If a great teaching gives rise to different sects, then it means only that what lies at bottom is not the great teaching itself, but something false which is being propagated in the name of the great teacher.

If a teaching has been distorted and has given rise to many interpretations, then there are two possibilities: either the teaching itself is worthless or I have not understood its greatness.

Therefore, if we admit the second alternative-- that Christ is a great sage-- then it is absolutely necessary to read freely the Gospels, to read them without smugness or false pride, just as we would read the books of a wise man. And if we do that, the greatness of Christ's teaching will be evident, the distortions of it will fall away by themselves, and it will become clear to us that the differing interpretations of Christ are not contained in His teachings, but are artificially imposed on His teachings from external sources.

The necessity of reading the four Gospels, simply as a child might read them, picking out Christ's words in the process of reading, is even more evident if we admit the first alternative.

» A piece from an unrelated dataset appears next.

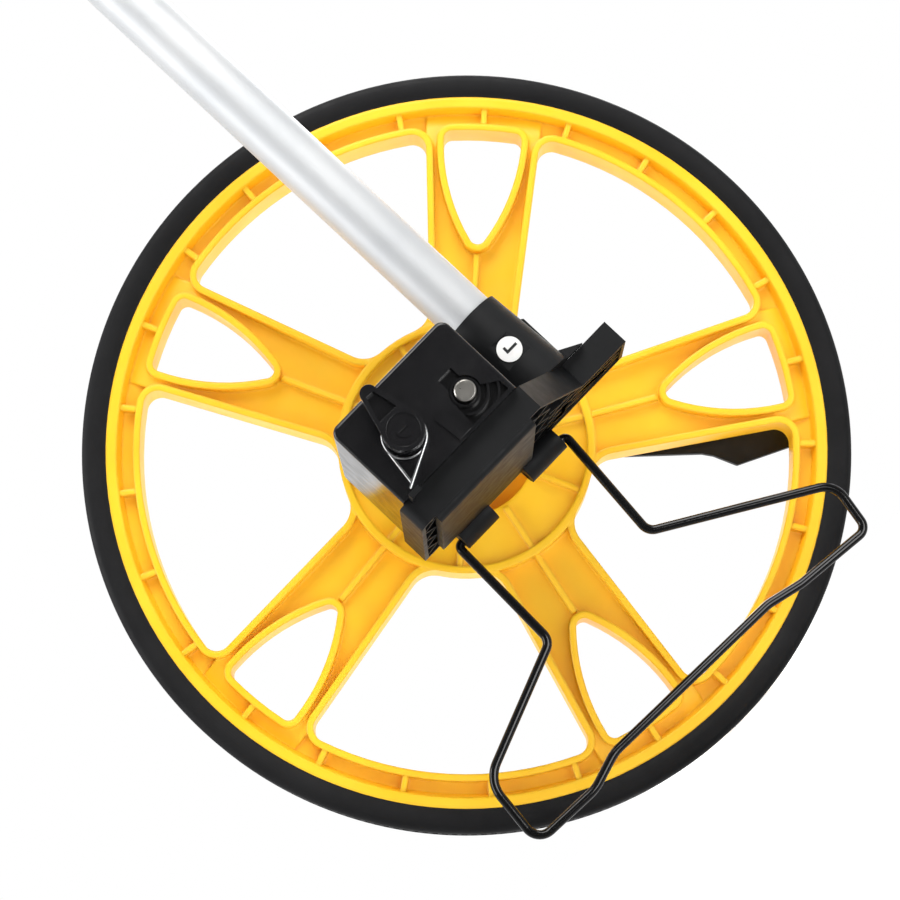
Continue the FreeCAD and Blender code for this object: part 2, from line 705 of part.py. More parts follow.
def boss_spans():
    """Where the two bosses start and end along X: their outer ends stop short of the legs' bends."""
    reach = pin_reach - bend_radius - 0.3
    return ((stand_x - reach, -15.5), (4.5, stand_x + reach - 0.8))


def handle_socket():
    """Tapered cup on the beam that clamps the tube, with a back flange, a gusset and a flat for the label."""
    flange_front = beam_back - flange_depth
    cup = Part.makeCone(socket_foot_radius, socket_top_radius, socket_top - beam_top,
                        V(tube_x, tube_y, axle_z + beam_top), Z_AXIS)
    flange = box(box_right + 0.4, 49.5, flange_front, beam_back, beam_top, 15.0)
    shoulder = prism_y([(box_right + 0.4, 15.0), (box_right + 0.4, 24.0), (38, 24.0), (49.5, 15.0)],
                       flange_front, beam_back)
    bridge = box(tube_x - 9, tube_x + 9, tube_y, beam_back - 3, beam_top, 22.0)
    gusset = prism_y([(tube_x + 8, beam_top), (53.5, beam_top), (tube_x + 8, -4.0)], tube_y - 2, tube_y + 2)
    socket = fuse_all([cup, flange, shoulder, bridge, gusset])
    flat = box(tube_x - 12, tube_x + 12, tube_y - 20, tube_y - 13.0, -0.6, 10.6)
    socket = socket.cut(flat).cut(rod_z(tube_radius, tube_x, tube_y, tube_foot, socket_top + 1))
    return drill_screws(socket, [socket_screw_place], flange_front - 1, beam_back + 1)


def socket_parts():
    label = rod_y(5.1, tube_x, 5.0, tube_y - 13.5, tube_y - 13.0)
    tube = rod_z(tube_radius, tube_x, tube_y, tube_foot, fold_rise - 2)
    tube = tube.cut(rod_z(tube_radius - tube_wall, tube_x, tube_y, tube_foot - 1, fold_rise))
    return {"handle_socket": handle_socket(), "socket_label": label,
            "socket_screw": screw_y(*socket_screw_place, beam_back - flange_depth, 1, 6.0),
            "lower_tube": tube}


# ---------------------------------------------------------------- axle

def axle_parts():
    pin = rod_y(axle_radius, 0, 0, cover_front - 2.6, 26.0)
    tip_edges = [edge for edge in pin.Edges if edge.BoundBox.YMax < cover_front - 2]
    pin = pin.makeChamfer(0.5, tip_edges)
    spacer = tube_y_axis(6.2, axle_radius, 0, 0, cheek_front_y + cheek_thickness, gear_y[0] - 0.3)
    washer = tube_y_axis(9.0, axle_radius, 0, 0, 18.5, 20.0)
    hexagon = [polar(7.0, 60 * k) for k in range(6)]
    nut = prism_y(hexagon, 20.0, 25.0).cut(rod_y(axle_radius, 0, 0, 19, 27))
    return {"axle": pin, "axle_spacer": spacer, "axle_washer": washer, "axle_nut": nut}


def pointer_arm():
    """Flat blade on the far side that shows the point of measurement at the tyre's edge."""
    under = [(56, -47), (99, -45.9), (104, -46.4), (114, -48.4), (137, -44.7), (149, -43.4), (154, -42.4)]
    over = [(153, -41.6), (120, -41.4), (100, -39.4), (84, -35.5), (60, -30.0)]
    outline = [polar(r, a) for r, a in under + over + [(9, 20), (9, -110)]]
    blade = prism_y(outline, 14.6, 18.5)
    boss = rod_y(12.0, 0, 0, 14.6, 18.5)
    rib = prism_y([polar(10, -36), polar(140, -42.2), polar(140, -43.0), polar(10, -46)], 18.4, 21.0)
    arm = fuse_all([blade, boss, rib])
    return arm.cut(rod_y(axle_radius, 0, 0, 10, 26)).cut(rod_y(9.2, 0, 0, 18.5, 26))


# ---------------------------------------------------------------- stand

def wire_stand():
    """Bent wire: short pins turned into the bosses, two legs, and a foot with rounded ears.

    Each bend is its distance across from the middle, its drop below the pins and its radius.
    """
    pin_end = pin_reach - 7.3
    bends = [(-pin_reach, 0.0, bend_radius), (-33.4, 52.6, 5.5), (-90.8, 73.4, 13.0), (-94.7, 104.1, 6.5),
             (-63.7, 106.1, 18.0), (-48.1, 101.7, 18.0), (37.3, 105.7, 18.0), (52.7, 109.7, 18.0),
             (87.1, 113.8, 4.5), (91.6, 91.9, 9.5), (25.8, 50.8, 5.5), (pin_reach, 0.0, bend_radius)]
    route = [(-pin_end, 0.0)] + [(x, drop) for x, drop, radius in bends] + [(pin_end, 0.0)]
    points = [V(stand_x + x, stand_y, axle_z + stand_rise - drop) for x, drop in route]
    path = rounded_path(points, [radius for x, drop, radius in bends])
    profile = Part.Wire(Part.makeCircle(wire_radius, points[0], X_AXIS))
    return path.makePipeShell([profile], True, False)


# ---------------------------------------------------------------- folding handle

def fold_parts():
    """The fold joint: two blocks that meet face to face, a pin beside the tube and a clamp knob."""
    hinge_x = tube_x + fold_offset
    knuckle = 7.0
    lug_front = tube_y - 12
    lug_back = tube_y + 12
    lower_sleeve = rod_z(14.0, tube_x, tube_y, fold_rise - 34, fold_rise - 0.15)
    lower_lug = box(tube_x, hinge_x - knuckle + 0.5, lug_front, lug_back, fold_rise - 20, fold_rise - 0.15)
    upper_sleeve = rod_z(14.0, tube_x, tube_y, fold_rise + 0.15, fold_rise + 34)
    upper_lug = box(tube_x, hinge_x - knuckle - 0.4, lug_front, lug_back, fold_rise + 0.15, fold_rise + 20)
    lower = [lower_sleeve, lower_lug]
    clear = rod_y(knuckle + 0.3, hinge_x, fold_rise, tube_y - 5.8, tube_y + 5.8)
    outer_spans = ((lug_front, tube_y - 5.8), (tube_y + 5.8, lug_back))
    for y0, y1 in outer_spans:
        lower.append(rod_y(knuckle, hinge_x, fold_rise, y0, y1))
        lower.append(box(hinge_x - knuckle, hinge_x, y0, y1, fold_rise - 16, fold_rise - 0.15))
    lower_block = fuse_all(lower).cut(clear)
    lower_block = lower_block.cut(rod_y(3.0, hinge_x, fold_rise, tube_y - 13, tube_y + 13))
    lower_block = lower_block.cut(rod_z(tube_radius, tube_x, tube_y, fold_rise - 40, fold_rise - 2))
    middle = rod_y(knuckle, hinge_x, fold_rise, tube_y - 5.5, tube_y + 5.5)
    link = box(hinge_x - knuckle - 1, hinge_x, tube_y - 5.5, tube_y + 5.5, fold_rise + 0.15, fold_rise + 16)
    upper_block = fuse_all([upper_sleeve, upper_lug])
    for y0, y1 in outer_spans:
        upper_block = upper_block.cut(rod_y(knuckle + 0.4, hinge_x, fold_rise, y0 - 1, y1 + 1))
    upper_block = fuse_all([upper_block, middle, link])
    upper_block = upper_block.cut(rod_y(3.0 + running_gap, hinge_x, fold_rise, tube_y - 13, tube_y + 13))
    upper_block = upper_block.cut(rod_z(tube_radius, tube_x, tube_y, fold_rise + 2, fold_rise + 40))
    pin = rod_y(3.0, hinge_x, fold_rise, tube_y - 21, tube_y + 12)
    pin = pin.fuse(rod_y(5.0, hinge_x, fold_rise, tube_y + 12, tube_y + 14.5)).removeSplitter()
    return {"fold_block_lower": lower_block, "fold_block_upper": upper_block, "fold_pin": pin,
            "fold_knob": fold_knob(hinge_x)}


def fold_knob(hinge_x):
    """Lobed clamp knob on the pin's front end."""
    y0 = tube_y - 22
    y1 = tube_y - 12.3
    knob = rod_y(9.0, hinge_x, fold_rise, y0, y1)
    for k in range(6):
        x, rise = polar(9.2, 60 * k)
        knob = knob.fuse(rod_y(2.6, hinge_x + x, fold_rise + rise, y0, y1 - 1.5))
    knob = knob.removeSplitter()
    return knob.cut(rod_y(3.0 + running_gap, hinge_x, fold_rise, y0 + 0.9, y1 + 1))


def upper_handle_parts():
    tube = rod_z(tube_radius, tube_x, tube_y, fold_rise + 2, handle_top - 8)
    tube = tube.cut(rod_z(tube_radius - tube_wall, tube_x, tube_y, fold_rise + 1, handle_top))
    grip_foot = handle_top - 10 - grip_length
    grip = rod_z(grip_radius, tube_x, tube_y, grip_foot, handle_top - 10)
    flange = rod_z(grip_radius + 2.5, tube_x, tube_y, grip_foot, grip_foot + 5)
    grip = grip.fuse(flange).removeSplitter()
    ring_edges = [edge for edge in grip.Edges if edge.BoundBox.ZMax < axle_z + grip_foot + 5.1
                  and edge.BoundBox.XLength > 2 * grip_radius + 3]
    grip = grip.makeFillet(1.8, ring_edges)
    for k in range(4):
        groove = Part.makeTorus(grip_radius + 0.6, 1.6, V(tube_x, tube_y, axle_z + grip_foot + 22 + k * 27),
                                Z_AXIS)
        grip = grip.cut(groove)
    grip = grip.cut(rod_z(tube_radius, tube_x, tube_y, grip_foot - 1, handle_top))
    cap = rod_z(grip_radius, tube_x, tube_y, handle_top - 10, handle_top)
    top_edge = [edge for edge in cap.Edges if edge.BoundBox.ZMin > axle_z + handle_top - 0.1]
    cap = cap.makeFillet(5.0, top_edge)
    cap = cap.cut(rod_z(tube_radius, tube_x, tube_y, handle_top - 11, handle_top - 8))
    eye = box(tube_x - 3, tube_x + 3, tube_y - 7, tube_y + 7, handle_top - 2, handle_top + 9)
    eye = eye.makeFillet(2.5, edges_along(eye, X_AXIS))
    cap = fuse_all([cap, eye])
    cap = cap.cut(rod_x(3.0, tube_y, handle_top + 3.6, tube_x - 5, tube_x + 5))
    return {"upper_tube": tube, "grip": grip, "grip_cap": cap}


def export(parts):
    os.makedirs("parts", exist_ok=True)
    for name, shape in parts.items():
        if not shape.isValid():
            print("not valid:", name)
        shape.exportStep("parts/%s.step" % name)
        size = shape.BoundBox
        print("%-20s solids %d volume %.0f x %.1f..%.1f y %.1f..%.1f z %.1f..%.1f" % (
            name, len(shape.Solids), shape.Volume, size.XMin, size.XMax, size.YMin, size.YMax,
            size.ZMin, size.ZMax))


def main():
    parts = {}
    for group in (wheel_parts(), axle_parts(), counter_parts(), lever_parts(), spring_parts(),
                  socket_parts(), fold_parts(), upper_handle_parts()):
        parts.update(group)
    parts["pointer_arm"] = pointer_arm()
    parts["bracket_beam"] = bracket_beam()
    parts["stand_panel"] = stand_panel()
    parts["wire_stand"] = wire_stand()
    export(parts)


main()
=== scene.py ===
import json
import math

import bmesh
import bpy
from mathutils import Matrix, Vector


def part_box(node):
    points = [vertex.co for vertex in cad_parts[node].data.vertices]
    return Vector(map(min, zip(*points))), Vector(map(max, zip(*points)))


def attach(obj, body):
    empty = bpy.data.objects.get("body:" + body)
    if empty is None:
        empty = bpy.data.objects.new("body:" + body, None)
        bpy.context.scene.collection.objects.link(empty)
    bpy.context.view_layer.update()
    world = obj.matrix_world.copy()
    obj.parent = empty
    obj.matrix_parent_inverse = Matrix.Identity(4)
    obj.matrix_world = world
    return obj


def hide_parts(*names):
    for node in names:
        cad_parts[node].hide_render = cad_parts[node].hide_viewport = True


# A measuring wheel standing on its tyre: spoked plastic wheel, side counter, wire stand, folding handle.
# Metres, Z up along the handle, Y along the axle with the counter at -Y, X to the right as seen
# from the counter.

MM = 0.001
digits_per_turn = 10
digit_angle = 360 / digits_per_turn

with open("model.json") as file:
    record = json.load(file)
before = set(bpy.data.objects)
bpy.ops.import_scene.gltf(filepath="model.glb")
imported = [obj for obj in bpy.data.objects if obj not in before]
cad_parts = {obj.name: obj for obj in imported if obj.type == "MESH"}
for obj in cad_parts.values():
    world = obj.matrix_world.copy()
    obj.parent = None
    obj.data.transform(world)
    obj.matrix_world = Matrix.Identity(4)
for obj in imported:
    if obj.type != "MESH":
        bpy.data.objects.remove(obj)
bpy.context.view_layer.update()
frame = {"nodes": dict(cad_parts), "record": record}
nodes = frame["nodes"]
record = frame["record"]
body_of = {node: body for body, members in record["behaviour"]["bodies"].items() for node in members}
pivot_of = {joint["name"]: Vector(joint["pos_m"]) for joint in record["behaviour"]["joints"]}
axle = pivot_of["wheel_spin"]
lever_axis = pivot_of["reset_turn"]
drum_names = sorted(node for node in nodes if node.startswith("number_drum_"))


# ------------------------------------------------------------------ camera, light and floor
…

Christ-as-God came down to earth, once in the whole history of life on earth, in order to reveal salvation to mankind. He came out of love for men. He lived and taught, and he died, loving people.

We are all humans. We suffer, searching for a means of salvation-- which we do not find. Why then did Christ come into the world?

There is something wrong in this understanding.

Could God come into the world for our benefit, and then forget about us?

Was Christ unable to say what he wanted to so that we could understand Him?

But he did speak, and we have His words before us. They are before us just as they were before those who heard His sermon on the mount.

Those people didn't say Christ was unclear. They didn't ask Him for explanations. They all understood Him and said that they had never heard anything like what He was teaching.

So why is it unclear to us, and why are we afraid of breaking off into different sects?

Evidently because we are not listening to Him, but to others who stand in place of him.

Even if we accept the first alternative, there is still only one thing to do: listen to His words with child-like simplicity. A child listens to his mother with full assurance that his mother, who loves him, will explain everything to him clearly and completely, and that only his mother will tell him the whole truth and give him everything he needs for his well-being.

We must learn to read like a child, to cast off, if only for a short while, all those things that other people believe are holy, just, and righteous. Then it will become utterly clear that God has not deceived us, that He has given us salvation and opened up to us the truth, just as mathematical truths are perfectly clear to us once we manage to understand them...

Christ's teachings are as simple, clear, and doubtless as the fact that all right angles are equal to each other.

In order to understand them, we must above all tell ourselves that what we are studying is the highest law, the law of God-- the law by which everything else that we know is measured, and not think the opposite, not search in God's law for that which gives support to human laws, which we believe in advance are sacrosanct.

Christ said: "He who will not renounce everything cannot be my disciple."

But Christians such as these have never been, are not, and will never be.

The Kingdom of God always comes about through effort; it cannot be otherwise. It is impossible to serve both God and Mammon, to be a little bit Christian, to believe in Christianity for self-satisfaction or for the sake of form or for comfort in hard times.

Christianity is the teaching of the true life.

Christ said: "He who believes in me is reborn, he who does not believe does not know life." Belief in Christ changes a person's whole life...

I don't know if I've managed to say something useful to you. I fear not, although I would very much have wanted to do so because your letter has made me very fond of you...

All the needs of men find fulfillment. How can it be that man's highest need, his need for faith, is left unfulfilled?

Finding faith in Christ only requires casting off false interpretations.